What this task involves:
Starting at the line that contains "obj.matrix_world = world", copy every line down to the line that contains "depsgraph = bpy.context.evaluated_depsgraph_get()", inclusive, exactly as it stands. Omit all other lines.

Dataset records:
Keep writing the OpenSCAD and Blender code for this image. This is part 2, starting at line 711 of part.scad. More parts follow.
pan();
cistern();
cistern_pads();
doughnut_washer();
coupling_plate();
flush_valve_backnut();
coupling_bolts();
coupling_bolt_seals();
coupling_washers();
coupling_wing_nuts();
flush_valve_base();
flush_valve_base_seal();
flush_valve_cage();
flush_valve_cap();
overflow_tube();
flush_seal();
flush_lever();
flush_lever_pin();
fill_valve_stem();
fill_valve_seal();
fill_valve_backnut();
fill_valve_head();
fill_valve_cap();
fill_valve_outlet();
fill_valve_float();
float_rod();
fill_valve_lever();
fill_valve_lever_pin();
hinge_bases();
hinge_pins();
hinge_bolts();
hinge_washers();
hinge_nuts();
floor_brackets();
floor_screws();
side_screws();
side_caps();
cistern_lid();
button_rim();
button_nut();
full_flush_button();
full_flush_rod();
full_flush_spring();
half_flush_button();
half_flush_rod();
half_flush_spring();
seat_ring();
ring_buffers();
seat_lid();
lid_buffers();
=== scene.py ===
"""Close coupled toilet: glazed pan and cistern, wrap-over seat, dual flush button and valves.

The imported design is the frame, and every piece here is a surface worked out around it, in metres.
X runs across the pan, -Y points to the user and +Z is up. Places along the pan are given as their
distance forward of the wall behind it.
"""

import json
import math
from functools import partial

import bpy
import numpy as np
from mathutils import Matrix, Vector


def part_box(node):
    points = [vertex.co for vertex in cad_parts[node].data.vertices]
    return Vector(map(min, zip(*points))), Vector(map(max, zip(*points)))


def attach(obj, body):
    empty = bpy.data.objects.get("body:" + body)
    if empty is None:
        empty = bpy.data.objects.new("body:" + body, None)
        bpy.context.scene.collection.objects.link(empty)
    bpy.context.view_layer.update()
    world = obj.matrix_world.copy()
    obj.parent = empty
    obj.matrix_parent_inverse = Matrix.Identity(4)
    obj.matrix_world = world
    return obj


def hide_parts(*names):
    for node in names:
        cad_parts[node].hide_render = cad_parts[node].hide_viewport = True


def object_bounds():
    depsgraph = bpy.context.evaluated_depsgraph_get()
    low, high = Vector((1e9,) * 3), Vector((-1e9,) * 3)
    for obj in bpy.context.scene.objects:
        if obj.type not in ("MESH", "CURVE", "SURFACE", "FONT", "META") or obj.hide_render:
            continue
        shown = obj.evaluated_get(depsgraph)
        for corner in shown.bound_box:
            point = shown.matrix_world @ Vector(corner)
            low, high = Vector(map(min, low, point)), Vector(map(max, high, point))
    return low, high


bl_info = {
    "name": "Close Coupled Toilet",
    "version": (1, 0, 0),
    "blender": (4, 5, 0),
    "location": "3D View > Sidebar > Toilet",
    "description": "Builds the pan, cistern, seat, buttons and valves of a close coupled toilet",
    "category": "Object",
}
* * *
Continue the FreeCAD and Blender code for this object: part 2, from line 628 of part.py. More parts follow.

The result:
    obj.matrix_world = world
    return obj


def hide_parts(*names):
    for node in names:
        cad_parts[node].hide_render = cad_parts[node].hide_viewport = True


def object_bounds():
    depsgraph = bpy.context.evaluated_depsgraph_get()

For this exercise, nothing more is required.